Араминта вернулась в Англию, а Джеральд, Ли и Эдвард встретились с Джоном и Сильвией Хартли и Квентином Блоксамом в лагере, разбитом в тридцати милях от Морондавы. Окрестные леса находились под покровительством швейцарской природоохранной компании. Вокруг лагеря были расставлены ловушки, чтобы поймать гигантскую прыгающую крысу. Через несколько дней план поимки был выполнен. Удалось поймать не только прыгающих крыс — грузных животных, опирающихся на хвост, словно кенгуру, — но и плоских черепах.
В каждой бочке меда всегда найдется ложка дегтя. Такой ложкой дегтя в мадагаскарской экспедиции Даррелла стали мухи — комнатные мухи, слепни, оводы и множество других видов. Нашествие мух усугублялось непереносимой жарой — даже по утрам градусник показывал не меньше сорока градусов. «Мухи совершали самоубийство в вашем стакане с пивом по десятку за раз», — писал Джеральд.
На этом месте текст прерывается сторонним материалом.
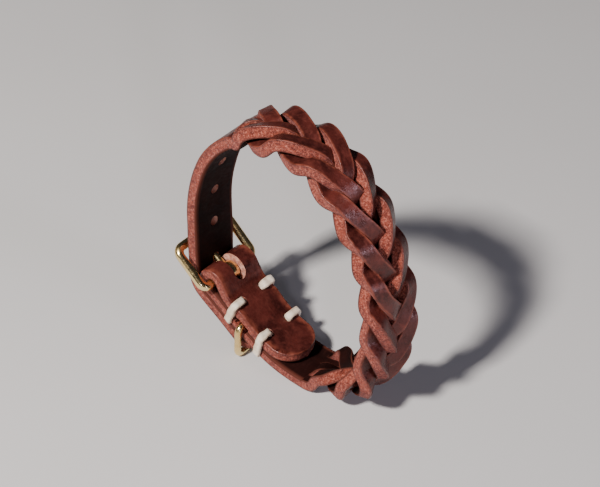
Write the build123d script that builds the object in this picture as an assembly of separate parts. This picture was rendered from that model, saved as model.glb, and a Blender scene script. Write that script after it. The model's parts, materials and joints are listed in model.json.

Полотнища палаток и столы были черны от полчищ мух. Мухи облепляли лицо, руки, ноги. Они жалили так, писал Даррелл, «словно какой-то жестокосердный миллионер гасил о ваше тело толстые, дорогие гаванские сигары». Но природа даже в своих самых неприглядных проявлениях никогда не раздражала Даррелла. «Посмотрите на обычную комнатную муху или москита под микроскопом, — писал он, — и вы сразу же будете поражены архитектурной красотой их тел. Сложный глаз комнатной мухи — это чудо творения». Эдвард Уитли описывает лагерь экспедиции как сущий бедлам, сборище всевозможных ночных животных — лягушек, птиц и зверей, — «квакающая, пищащая, рычащая масса», над которой раздавался мощный храп, доносящийся из палатки Джеральда и Ли. «Джерри, — вспоминал Уитли, — обладал счастливой способностью засыпать где угодно».